:: SOURCE DATA ::

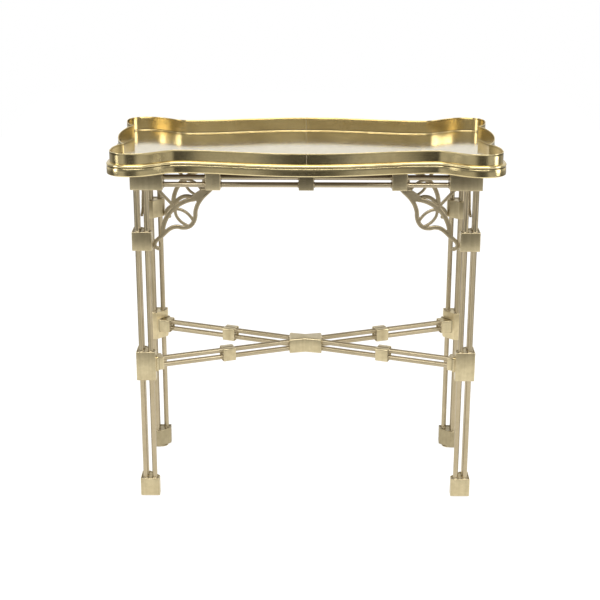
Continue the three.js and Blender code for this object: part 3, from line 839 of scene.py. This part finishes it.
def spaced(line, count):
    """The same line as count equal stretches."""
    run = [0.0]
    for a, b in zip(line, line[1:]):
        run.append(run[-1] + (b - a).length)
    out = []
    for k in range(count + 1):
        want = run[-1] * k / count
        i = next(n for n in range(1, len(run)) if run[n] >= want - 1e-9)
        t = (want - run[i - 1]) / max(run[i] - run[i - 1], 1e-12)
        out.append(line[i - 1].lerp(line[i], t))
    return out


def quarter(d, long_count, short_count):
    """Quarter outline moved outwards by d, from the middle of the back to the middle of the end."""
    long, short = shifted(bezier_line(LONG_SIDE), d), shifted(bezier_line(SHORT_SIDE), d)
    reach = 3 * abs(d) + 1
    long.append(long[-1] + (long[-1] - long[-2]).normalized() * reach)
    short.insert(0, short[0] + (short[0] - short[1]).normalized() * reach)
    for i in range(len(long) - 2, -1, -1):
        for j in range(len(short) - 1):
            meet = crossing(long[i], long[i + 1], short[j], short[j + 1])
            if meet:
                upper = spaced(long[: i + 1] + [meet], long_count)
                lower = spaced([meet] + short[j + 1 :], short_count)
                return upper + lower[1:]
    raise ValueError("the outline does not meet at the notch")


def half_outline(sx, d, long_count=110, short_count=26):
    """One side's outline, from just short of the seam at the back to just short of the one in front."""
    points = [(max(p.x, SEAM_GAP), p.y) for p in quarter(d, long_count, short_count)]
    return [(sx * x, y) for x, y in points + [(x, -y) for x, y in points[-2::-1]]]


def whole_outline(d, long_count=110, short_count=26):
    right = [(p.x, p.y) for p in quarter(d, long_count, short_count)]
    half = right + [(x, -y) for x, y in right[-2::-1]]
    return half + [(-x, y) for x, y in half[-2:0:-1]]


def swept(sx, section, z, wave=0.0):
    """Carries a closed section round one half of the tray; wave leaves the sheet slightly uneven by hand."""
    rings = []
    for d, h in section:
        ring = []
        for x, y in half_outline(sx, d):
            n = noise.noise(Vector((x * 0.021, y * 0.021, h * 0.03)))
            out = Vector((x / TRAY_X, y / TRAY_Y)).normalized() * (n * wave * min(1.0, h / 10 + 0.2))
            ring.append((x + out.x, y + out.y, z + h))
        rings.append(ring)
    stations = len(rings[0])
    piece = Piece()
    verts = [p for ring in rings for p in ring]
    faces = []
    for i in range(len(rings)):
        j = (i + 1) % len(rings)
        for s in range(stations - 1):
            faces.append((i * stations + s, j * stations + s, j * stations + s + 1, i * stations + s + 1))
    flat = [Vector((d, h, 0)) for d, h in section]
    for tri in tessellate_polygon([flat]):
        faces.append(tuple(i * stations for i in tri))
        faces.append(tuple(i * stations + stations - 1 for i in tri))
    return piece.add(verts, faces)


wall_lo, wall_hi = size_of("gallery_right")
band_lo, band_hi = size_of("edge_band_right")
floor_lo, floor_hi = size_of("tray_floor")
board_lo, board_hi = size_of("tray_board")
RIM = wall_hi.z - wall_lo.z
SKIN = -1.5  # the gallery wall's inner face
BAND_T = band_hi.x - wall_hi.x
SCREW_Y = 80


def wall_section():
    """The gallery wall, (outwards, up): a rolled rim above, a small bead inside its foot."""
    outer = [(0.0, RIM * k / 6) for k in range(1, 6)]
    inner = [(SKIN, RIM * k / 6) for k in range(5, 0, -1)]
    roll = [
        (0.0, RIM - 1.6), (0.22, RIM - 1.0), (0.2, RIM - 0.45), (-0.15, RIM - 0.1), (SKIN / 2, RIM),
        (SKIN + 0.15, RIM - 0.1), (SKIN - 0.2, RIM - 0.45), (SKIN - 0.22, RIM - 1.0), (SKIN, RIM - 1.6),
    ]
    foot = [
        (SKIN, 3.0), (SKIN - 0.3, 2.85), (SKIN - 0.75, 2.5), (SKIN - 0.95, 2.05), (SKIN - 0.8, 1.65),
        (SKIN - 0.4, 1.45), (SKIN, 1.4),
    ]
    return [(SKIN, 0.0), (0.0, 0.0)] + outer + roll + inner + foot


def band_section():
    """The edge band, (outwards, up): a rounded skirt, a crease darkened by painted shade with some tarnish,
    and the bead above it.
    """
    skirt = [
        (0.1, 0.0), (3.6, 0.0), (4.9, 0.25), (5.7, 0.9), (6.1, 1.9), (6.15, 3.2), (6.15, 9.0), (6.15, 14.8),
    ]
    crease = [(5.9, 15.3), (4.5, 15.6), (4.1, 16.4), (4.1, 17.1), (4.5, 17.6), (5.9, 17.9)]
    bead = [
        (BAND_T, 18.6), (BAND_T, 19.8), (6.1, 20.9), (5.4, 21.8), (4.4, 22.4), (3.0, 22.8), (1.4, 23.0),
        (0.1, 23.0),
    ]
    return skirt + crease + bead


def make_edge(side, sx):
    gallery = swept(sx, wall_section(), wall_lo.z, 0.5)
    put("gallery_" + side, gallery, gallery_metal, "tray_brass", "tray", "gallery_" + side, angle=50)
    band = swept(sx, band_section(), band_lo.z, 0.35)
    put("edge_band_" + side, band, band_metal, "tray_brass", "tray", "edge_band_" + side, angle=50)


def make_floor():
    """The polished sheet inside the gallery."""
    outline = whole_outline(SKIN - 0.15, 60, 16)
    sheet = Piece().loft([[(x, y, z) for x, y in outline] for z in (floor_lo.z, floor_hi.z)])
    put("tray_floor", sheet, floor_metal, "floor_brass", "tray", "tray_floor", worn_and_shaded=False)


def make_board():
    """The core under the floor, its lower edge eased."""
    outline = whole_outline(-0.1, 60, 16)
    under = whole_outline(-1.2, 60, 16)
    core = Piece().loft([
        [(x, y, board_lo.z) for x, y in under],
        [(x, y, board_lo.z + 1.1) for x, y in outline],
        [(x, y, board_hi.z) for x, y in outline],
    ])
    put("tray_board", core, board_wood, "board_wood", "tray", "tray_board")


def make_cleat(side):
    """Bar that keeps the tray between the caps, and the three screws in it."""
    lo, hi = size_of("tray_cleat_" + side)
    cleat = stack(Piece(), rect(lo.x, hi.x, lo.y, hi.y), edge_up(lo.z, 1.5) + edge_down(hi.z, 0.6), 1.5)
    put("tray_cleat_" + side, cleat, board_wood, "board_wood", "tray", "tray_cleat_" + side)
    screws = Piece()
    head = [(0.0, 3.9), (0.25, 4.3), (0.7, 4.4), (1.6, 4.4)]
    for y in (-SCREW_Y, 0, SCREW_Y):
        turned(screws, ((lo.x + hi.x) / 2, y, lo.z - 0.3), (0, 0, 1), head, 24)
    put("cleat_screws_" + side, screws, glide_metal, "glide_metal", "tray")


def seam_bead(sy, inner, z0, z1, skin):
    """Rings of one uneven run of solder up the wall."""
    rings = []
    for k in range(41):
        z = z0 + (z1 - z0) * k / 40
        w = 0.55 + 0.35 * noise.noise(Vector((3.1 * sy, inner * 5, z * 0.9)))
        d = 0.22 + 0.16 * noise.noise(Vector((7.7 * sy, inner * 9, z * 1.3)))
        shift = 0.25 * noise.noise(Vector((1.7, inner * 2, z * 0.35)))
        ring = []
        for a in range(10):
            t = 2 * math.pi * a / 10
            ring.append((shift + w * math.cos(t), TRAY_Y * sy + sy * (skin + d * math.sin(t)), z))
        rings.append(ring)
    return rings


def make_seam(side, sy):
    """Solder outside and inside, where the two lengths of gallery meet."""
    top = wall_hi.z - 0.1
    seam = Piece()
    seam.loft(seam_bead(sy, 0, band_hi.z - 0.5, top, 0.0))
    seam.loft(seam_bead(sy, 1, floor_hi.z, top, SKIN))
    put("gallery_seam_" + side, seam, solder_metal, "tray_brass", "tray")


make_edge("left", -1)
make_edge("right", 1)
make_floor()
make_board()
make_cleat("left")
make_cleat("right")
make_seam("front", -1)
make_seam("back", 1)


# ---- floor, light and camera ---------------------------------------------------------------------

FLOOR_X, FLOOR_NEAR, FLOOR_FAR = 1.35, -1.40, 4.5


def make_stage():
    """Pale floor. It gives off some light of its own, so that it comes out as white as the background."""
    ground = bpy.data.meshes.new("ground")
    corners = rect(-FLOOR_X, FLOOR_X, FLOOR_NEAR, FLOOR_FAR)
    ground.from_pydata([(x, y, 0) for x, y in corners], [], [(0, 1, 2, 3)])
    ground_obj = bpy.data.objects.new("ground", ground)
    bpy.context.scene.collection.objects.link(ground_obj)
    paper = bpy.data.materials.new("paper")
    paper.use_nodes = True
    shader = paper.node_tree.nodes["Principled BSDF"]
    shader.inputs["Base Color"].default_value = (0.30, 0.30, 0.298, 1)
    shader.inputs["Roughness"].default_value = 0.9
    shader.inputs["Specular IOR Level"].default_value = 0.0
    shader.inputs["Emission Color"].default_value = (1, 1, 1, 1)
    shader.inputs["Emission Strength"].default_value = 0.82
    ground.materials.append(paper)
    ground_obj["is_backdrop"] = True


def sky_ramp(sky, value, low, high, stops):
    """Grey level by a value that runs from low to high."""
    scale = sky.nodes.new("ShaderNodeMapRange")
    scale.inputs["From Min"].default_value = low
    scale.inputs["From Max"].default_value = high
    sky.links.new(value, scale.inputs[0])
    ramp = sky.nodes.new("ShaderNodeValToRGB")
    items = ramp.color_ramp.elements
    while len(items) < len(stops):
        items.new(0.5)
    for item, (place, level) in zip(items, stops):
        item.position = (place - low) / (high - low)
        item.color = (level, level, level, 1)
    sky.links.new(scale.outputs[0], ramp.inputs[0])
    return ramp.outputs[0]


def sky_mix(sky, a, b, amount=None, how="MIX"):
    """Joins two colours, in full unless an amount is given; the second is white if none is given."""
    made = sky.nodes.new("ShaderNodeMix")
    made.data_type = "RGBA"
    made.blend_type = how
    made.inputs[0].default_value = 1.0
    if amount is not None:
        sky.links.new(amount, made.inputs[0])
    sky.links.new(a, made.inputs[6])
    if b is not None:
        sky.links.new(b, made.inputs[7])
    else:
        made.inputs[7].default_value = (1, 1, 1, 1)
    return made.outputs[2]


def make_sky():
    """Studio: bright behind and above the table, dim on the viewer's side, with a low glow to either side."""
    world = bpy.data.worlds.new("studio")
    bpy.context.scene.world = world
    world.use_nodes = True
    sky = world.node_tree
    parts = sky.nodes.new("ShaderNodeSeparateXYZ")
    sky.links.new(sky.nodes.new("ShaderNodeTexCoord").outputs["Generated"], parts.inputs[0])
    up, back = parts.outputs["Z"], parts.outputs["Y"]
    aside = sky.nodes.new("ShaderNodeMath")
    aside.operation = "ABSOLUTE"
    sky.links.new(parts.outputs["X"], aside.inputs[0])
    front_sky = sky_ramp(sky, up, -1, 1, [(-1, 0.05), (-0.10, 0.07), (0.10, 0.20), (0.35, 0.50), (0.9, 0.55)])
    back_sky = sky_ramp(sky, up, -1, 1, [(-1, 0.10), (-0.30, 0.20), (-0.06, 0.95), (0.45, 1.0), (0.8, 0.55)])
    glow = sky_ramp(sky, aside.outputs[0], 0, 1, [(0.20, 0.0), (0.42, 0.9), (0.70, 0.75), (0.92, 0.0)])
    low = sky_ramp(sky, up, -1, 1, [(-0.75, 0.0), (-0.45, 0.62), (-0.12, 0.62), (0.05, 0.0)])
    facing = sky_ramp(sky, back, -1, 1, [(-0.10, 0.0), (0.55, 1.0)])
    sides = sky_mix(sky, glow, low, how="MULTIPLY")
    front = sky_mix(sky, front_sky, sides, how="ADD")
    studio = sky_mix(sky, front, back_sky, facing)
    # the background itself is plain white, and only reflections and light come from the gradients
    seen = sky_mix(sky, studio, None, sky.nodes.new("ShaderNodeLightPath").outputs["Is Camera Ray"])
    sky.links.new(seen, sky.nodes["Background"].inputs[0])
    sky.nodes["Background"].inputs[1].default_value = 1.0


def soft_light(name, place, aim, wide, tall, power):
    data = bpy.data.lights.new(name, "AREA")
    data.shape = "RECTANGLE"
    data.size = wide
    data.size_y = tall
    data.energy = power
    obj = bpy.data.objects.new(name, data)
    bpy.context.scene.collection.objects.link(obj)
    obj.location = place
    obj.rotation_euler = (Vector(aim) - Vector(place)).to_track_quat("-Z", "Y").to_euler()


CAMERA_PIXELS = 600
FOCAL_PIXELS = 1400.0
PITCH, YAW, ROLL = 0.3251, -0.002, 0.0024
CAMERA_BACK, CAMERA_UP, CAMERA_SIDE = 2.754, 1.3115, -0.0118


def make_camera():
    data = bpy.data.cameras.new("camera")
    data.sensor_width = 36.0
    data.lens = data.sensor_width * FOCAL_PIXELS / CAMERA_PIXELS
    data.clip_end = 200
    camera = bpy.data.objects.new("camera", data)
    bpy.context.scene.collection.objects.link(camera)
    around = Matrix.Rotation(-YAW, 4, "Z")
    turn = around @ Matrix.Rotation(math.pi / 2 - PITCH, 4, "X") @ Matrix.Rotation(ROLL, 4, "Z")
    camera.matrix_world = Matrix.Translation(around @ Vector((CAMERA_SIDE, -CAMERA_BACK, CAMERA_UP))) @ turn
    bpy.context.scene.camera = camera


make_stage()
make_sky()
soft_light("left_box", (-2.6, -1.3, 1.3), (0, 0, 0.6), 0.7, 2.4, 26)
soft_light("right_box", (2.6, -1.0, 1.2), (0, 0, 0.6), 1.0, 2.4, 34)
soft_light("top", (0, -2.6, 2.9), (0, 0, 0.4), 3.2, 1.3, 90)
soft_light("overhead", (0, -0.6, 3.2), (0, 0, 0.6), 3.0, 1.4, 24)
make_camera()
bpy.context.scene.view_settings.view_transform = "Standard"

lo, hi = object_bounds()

:::

THE EXERCISE | Return a word-for-word copy of the lines from the beginning of the listing to the line holding "return [(sx *", both kept.

EXPECTED OUTPUT |
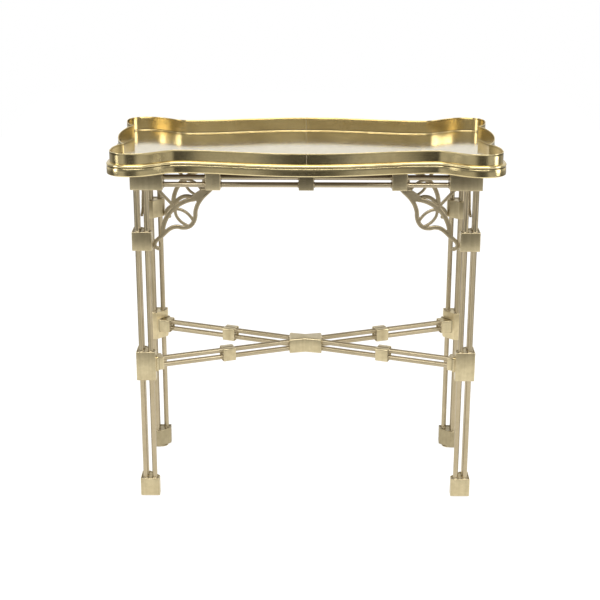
Continue the three.js and Blender code for this object: part 3, from line 839 of scene.py. This part finishes it.
def spaced(line, count):
    """The same line as count equal stretches."""
    run = [0.0]
    for a, b in zip(line, line[1:]):
        run.append(run[-1] + (b - a).length)
    out = []
    for k in range(count + 1):
        want = run[-1] * k / count
        i = next(n for n in range(1, len(run)) if run[n] >= want - 1e-9)
        t = (want - run[i - 1]) / max(run[i] - run[i - 1], 1e-12)
        out.append(line[i - 1].lerp(line[i], t))
    return out


def quarter(d, long_count, short_count):
    """Quarter outline moved outwards by d, from the middle of the back to the middle of the end."""
    long, short = shifted(bezier_line(LONG_SIDE), d), shifted(bezier_line(SHORT_SIDE), d)
    reach = 3 * abs(d) + 1
    long.append(long[-1] + (long[-1] - long[-2]).normalized() * reach)
    short.insert(0, short[0] + (short[0] - short[1]).normalized() * reach)
    for i in range(len(long) - 2, -1, -1):
        for j in range(len(short) - 1):
            meet = crossing(long[i], long[i + 1], short[j], short[j + 1])
            if meet:
                upper = spaced(long[: i + 1] + [meet], long_count)
                lower = spaced([meet] + short[j + 1 :], short_count)
                return upper + lower[1:]
    raise ValueError("the outline does not meet at the notch")


def half_outline(sx, d, long_count=110, short_count=26):
    """One side's outline, from just short of the seam at the back to just short of the one in front."""
    points = [(max(p.x, SEAM_GAP), p.y) for p in quarter(d, long_count, short_count)]
    return [(sx * x, y) for x, y in points + [(x, -y) for x, y in points[-2::-1]]]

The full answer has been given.